Enfin c’en est fini des jongleries sur les « points non négociables » de Benoît XVI. Fini de comparer la carpe et le lapin, de multiplier les arguties et de bavarder sur le meilleur des mondes. Désormais il reste deux candidats, qui tous deux sont ouvertement des candidats de la culture de mort. De ce côté-là, on est donc tranquille avec ces bons cathos qui trouvaient que Le Pen était trop ceci ou pas assez cela, qui ont donc voté Villiers ou se sont abstenus, et qui ont donc gonflé le score de Villiers et celui de l’abstention à un point qui laisse pantois...
C’en est fini jusqu’au 6 mai. Mais après, il y a les législatives. Et sans aucun doute ça va recommencer. Alors, si j’arrive en retard pour la présidentielle (pardonnez-moi, mes urgences n’étaient pas là), je prends les devants pour les législatives. Comme ça ce sera fait, une fois pour toutes.
Les trois « points non négociables » (pas un de plus, pas un de moins) sont devenus une sorte de dogme électoral dans certains milieux. Mais ces dogmatiques des « trois points non négociables » oublient deux préalables qui sont des conditions sine qua non.
Le premier préalable est ce qui fonde la légitimité des « points non négociables ». Ils ne peuvent pas exister légitimement en dehors de ce qui les fonde. Jean-Paul II était très clair là-dessus, et il est évident que Benoît XVI n’avait aucunement l’intention de le contredire. Au cœur de l’encyclique Evangelium vitae, il n’y a pas trois points non négociables, mais ceci :
« En réalité, la démocratie ne peut être élevée au rang d'un mythe, au point de devenir un substitut de la moralité ou d'être la panacée de l'immoralité.
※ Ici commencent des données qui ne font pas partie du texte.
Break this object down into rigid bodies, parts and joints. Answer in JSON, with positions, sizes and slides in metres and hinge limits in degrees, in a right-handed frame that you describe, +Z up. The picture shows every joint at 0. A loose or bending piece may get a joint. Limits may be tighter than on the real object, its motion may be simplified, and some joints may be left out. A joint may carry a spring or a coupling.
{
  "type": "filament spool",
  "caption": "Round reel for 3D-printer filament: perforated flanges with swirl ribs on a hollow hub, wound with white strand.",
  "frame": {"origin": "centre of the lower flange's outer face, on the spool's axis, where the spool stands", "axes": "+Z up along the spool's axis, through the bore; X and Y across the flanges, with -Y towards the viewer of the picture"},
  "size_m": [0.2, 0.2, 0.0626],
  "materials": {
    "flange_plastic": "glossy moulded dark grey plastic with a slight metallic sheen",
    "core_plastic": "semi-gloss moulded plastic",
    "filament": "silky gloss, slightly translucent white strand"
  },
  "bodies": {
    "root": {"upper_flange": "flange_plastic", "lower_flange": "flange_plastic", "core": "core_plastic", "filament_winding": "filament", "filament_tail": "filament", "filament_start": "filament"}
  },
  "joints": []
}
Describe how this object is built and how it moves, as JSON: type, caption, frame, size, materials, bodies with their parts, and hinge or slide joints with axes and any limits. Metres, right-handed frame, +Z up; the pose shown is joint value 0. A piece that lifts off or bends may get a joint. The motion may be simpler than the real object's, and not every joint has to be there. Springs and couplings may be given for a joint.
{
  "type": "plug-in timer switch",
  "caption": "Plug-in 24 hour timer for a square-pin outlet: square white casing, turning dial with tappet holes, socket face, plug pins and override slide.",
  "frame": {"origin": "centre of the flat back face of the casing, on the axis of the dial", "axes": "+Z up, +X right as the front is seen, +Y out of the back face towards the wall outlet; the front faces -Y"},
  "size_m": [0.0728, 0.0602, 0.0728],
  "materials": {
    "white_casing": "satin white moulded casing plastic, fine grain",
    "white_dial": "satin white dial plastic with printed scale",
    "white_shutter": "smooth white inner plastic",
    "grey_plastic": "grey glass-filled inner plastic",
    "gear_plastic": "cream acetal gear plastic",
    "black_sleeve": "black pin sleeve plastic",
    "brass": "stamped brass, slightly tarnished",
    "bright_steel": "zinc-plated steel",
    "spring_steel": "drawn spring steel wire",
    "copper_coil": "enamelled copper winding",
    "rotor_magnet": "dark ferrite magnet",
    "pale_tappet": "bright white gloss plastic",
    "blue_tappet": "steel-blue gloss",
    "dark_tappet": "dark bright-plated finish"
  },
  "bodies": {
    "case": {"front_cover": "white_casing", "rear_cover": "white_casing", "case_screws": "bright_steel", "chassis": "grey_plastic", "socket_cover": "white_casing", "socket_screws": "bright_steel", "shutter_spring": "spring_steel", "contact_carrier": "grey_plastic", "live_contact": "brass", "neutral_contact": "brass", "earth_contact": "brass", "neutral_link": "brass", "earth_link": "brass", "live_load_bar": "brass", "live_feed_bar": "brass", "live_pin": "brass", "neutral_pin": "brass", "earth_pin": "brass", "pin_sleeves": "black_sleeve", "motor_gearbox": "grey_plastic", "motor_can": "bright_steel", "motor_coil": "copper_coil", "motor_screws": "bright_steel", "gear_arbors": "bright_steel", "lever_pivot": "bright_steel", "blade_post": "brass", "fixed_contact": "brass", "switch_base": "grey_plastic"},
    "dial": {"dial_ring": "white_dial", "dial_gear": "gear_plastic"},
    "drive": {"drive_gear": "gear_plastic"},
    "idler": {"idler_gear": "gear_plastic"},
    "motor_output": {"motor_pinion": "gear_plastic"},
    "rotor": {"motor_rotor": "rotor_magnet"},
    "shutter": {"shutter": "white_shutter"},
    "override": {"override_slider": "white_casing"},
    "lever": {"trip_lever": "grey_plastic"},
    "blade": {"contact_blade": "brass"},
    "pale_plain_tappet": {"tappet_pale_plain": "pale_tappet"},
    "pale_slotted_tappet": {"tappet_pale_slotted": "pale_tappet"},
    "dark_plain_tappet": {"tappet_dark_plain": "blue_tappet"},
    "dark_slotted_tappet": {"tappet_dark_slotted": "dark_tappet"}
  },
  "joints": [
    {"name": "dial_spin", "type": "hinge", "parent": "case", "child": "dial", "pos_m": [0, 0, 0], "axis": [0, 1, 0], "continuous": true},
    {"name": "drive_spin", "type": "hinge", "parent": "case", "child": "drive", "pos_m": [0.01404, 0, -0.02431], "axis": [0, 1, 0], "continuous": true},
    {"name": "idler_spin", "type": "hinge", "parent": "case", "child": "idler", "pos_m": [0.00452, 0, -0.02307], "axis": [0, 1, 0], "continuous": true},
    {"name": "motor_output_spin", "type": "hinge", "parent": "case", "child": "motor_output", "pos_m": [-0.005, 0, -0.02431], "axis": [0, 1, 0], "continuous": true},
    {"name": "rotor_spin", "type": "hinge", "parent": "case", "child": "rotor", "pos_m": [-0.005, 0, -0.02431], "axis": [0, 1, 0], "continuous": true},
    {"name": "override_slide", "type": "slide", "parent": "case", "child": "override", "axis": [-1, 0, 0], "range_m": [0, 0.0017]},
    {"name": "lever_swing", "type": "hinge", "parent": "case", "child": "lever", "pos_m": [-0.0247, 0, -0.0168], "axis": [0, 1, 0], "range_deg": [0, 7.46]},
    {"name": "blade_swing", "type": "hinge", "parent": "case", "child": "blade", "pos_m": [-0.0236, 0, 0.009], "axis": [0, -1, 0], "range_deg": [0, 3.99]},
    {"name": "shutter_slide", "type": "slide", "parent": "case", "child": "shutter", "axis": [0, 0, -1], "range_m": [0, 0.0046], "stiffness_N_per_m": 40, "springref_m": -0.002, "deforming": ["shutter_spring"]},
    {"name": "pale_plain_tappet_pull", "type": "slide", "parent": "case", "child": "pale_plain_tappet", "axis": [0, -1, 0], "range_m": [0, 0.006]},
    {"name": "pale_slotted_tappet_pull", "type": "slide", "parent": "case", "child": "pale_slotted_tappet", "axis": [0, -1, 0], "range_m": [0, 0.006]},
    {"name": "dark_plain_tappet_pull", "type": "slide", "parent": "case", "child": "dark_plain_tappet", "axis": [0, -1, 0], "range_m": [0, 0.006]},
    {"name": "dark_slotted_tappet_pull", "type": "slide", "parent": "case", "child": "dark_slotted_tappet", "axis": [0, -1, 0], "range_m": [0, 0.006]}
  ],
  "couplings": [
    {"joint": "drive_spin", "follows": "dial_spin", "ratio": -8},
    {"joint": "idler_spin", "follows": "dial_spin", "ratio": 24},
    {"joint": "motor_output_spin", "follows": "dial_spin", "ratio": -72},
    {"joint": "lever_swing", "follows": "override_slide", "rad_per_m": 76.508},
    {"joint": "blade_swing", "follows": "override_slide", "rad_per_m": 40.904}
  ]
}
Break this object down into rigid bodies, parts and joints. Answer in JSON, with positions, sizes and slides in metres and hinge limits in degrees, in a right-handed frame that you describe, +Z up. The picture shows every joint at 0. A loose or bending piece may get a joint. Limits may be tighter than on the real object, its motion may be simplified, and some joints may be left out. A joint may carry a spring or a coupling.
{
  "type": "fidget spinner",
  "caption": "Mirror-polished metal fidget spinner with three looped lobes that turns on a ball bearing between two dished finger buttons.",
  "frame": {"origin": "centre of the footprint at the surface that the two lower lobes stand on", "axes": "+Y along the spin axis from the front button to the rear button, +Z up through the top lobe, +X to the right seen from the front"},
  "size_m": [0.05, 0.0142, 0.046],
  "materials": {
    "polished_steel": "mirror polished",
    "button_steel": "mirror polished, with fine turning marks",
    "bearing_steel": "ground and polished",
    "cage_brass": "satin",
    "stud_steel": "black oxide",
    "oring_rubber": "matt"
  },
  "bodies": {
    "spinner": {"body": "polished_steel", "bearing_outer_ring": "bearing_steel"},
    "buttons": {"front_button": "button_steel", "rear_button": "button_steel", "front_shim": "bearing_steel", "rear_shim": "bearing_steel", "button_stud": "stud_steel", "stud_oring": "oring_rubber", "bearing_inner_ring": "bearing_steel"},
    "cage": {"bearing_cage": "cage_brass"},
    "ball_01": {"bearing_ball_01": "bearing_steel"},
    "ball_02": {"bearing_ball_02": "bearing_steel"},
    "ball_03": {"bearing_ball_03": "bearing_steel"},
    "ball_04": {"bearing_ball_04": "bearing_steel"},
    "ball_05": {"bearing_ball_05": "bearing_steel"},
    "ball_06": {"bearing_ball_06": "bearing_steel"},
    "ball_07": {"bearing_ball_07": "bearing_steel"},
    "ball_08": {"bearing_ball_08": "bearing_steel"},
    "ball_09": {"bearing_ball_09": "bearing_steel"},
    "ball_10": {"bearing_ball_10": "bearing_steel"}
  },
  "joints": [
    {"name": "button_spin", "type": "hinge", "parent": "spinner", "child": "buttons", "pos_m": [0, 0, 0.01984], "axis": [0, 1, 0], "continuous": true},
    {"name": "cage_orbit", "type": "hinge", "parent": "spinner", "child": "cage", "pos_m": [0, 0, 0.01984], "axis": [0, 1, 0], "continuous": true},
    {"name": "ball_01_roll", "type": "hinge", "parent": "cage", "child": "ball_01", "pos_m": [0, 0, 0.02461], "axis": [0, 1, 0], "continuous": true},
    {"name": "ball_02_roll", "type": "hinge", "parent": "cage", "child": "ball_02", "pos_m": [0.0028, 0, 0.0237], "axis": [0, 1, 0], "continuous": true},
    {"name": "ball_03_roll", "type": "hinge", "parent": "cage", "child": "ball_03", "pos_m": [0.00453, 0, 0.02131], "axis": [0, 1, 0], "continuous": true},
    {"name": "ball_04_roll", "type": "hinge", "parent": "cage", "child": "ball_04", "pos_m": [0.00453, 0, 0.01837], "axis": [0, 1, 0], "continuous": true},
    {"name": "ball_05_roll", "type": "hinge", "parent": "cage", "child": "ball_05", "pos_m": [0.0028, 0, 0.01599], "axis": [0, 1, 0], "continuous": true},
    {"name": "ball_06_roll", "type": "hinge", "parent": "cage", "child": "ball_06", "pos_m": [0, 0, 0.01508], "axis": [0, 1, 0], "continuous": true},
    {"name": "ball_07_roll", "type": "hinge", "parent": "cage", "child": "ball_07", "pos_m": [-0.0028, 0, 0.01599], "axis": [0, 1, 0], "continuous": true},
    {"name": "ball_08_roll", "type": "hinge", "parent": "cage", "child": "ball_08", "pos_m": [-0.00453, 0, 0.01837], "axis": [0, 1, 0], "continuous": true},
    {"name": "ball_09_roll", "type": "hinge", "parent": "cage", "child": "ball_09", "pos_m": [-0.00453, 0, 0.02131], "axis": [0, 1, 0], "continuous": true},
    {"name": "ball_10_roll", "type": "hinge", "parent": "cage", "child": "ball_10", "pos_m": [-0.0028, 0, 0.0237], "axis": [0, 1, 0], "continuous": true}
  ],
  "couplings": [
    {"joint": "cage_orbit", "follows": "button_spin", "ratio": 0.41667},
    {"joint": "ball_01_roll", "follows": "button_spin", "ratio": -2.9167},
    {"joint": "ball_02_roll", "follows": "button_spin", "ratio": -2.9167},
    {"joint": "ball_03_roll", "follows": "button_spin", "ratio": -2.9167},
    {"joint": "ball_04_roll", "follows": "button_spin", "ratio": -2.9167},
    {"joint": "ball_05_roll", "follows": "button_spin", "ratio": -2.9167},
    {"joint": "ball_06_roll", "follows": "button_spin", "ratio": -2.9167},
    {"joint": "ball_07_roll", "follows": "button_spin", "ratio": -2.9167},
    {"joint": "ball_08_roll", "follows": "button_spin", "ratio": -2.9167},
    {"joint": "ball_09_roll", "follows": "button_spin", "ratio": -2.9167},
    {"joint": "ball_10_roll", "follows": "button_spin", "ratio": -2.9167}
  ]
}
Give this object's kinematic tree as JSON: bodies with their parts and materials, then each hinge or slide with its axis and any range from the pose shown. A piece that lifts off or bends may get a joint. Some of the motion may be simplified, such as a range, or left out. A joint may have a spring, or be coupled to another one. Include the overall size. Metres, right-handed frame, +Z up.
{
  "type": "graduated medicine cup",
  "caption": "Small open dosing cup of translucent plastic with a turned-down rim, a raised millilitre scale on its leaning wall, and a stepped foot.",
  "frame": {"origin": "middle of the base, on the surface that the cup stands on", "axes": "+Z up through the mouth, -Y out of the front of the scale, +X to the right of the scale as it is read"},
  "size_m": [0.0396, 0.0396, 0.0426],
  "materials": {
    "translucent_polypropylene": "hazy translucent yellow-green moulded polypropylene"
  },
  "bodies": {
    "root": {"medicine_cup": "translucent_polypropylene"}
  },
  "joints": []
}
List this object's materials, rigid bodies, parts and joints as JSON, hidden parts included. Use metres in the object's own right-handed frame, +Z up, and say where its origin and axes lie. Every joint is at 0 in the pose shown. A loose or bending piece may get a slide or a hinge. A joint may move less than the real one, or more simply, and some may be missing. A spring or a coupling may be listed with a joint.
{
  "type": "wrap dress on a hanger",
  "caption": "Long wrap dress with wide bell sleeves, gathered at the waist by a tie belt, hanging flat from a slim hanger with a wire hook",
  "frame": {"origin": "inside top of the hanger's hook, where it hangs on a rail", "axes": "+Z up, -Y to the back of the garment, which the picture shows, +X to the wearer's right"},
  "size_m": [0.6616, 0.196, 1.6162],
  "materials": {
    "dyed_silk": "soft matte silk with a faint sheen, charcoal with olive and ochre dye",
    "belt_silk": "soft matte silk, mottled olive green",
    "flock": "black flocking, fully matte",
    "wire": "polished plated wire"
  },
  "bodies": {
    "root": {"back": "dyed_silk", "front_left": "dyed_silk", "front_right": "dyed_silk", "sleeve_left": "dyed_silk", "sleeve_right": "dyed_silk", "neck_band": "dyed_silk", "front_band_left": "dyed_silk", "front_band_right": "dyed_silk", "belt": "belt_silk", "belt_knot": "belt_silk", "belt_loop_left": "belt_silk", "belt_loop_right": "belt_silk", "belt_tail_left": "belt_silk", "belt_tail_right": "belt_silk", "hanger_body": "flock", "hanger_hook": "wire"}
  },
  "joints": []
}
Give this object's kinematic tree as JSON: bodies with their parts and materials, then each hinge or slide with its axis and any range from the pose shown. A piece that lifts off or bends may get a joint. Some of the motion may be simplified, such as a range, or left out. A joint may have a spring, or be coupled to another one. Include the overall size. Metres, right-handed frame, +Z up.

Fondamentalement, elle est un « système » et, comme tel, un instrument et non pas une fin. Son caractère « moral » n'est pas automatique, mais dépend de la conformité à la loi morale, à laquelle la démocratie doit être soumise comme tout comportement humain: il dépend donc de la moralité des fins poursuivies et des moyens utilisés. Si l'on observe aujourd'hui un consensus presque universel sur la valeur de la démocratie, il faut considérer cela comme un « signe des temps » positif, ainsi que le Magistère de l'Eglise l'a plusieurs fois souligné. Mais la valeur de la démocratie se maintient ou disparaît en fonction des valeurs qu'elle incarne et promeut: sont certainement fondamentaux et indispensables la dignité de toute personne humaine, le respect de ses droits intangibles et inaliénables, ainsi que la reconnaissance du « bien commun » comme fin et comme critère régulateur de la vie politique. »
La première condition du vote n’est donc pas le respect des « points non négociables » (on voit du reste que ceux que Jean-Paul II indique sont beaucoup plus larges) mais la conscience du candidat que la démocratie doit respecter des valeurs qui lui sont supérieures. Ce que Jean-Marie Le Pen a toujours professé, et encore le 15 avril dernier : « L'histoire des peuples du monde entier l'atteste: une civilisation ne peut durer sans se référer à des principes politiques, moraux et spirituels qui dépassent les individus, les vicissitudes humaines ou les soubresauts de l'histoire. »
Il est clair qu’un candidat qui se prononcerait contre l’avortement pour des raisons de démographie et de retraites, tout en professant qu’il n’y a pas de loi morale qui puisse primer la loi civile, serait en contradiction radicale avec l’enseignement de l’Eglise : même en interdisant l’avortement, il serait un « tyran », comme le dit Jean-Paul II, en référence à Créon et à Antigone.
Le second préalable est directement politique. Pour que les « points non négociables » s’inscrivent dans les lois et dans les faits, il est absolument nécessaire qu’il y ait un Etat souverain. Il s’agit politiquement d’une condition première. Avant même de savoir si un candidat respecte ou non, ou dans quelle mesure, les « points non négociables », il faut savoir s’il veut maintenir et rétablir la souveraineté nationale. Car si ce n’est pas le cas, il est inutile d’aller plus loin. Surtout dans la situation actuelle, où la construction européenne jette les nations dans les bras d’un pouvoir supranational de plus en plus tentaculaire qui est, de façon volontariste et arrogante, au service de la culture de mort.
Les premiers points non négociables sont donc ceux-ci :
1 – Rétablissement de la souveraineté nationale.
2 – Reconnaissance de valeurs morales supérieures dont les élus doivent s’inspirer pour construire une démocratie digne de ce nom.
Les « trois » viennent après. Ils ne peuvent pas être premiers.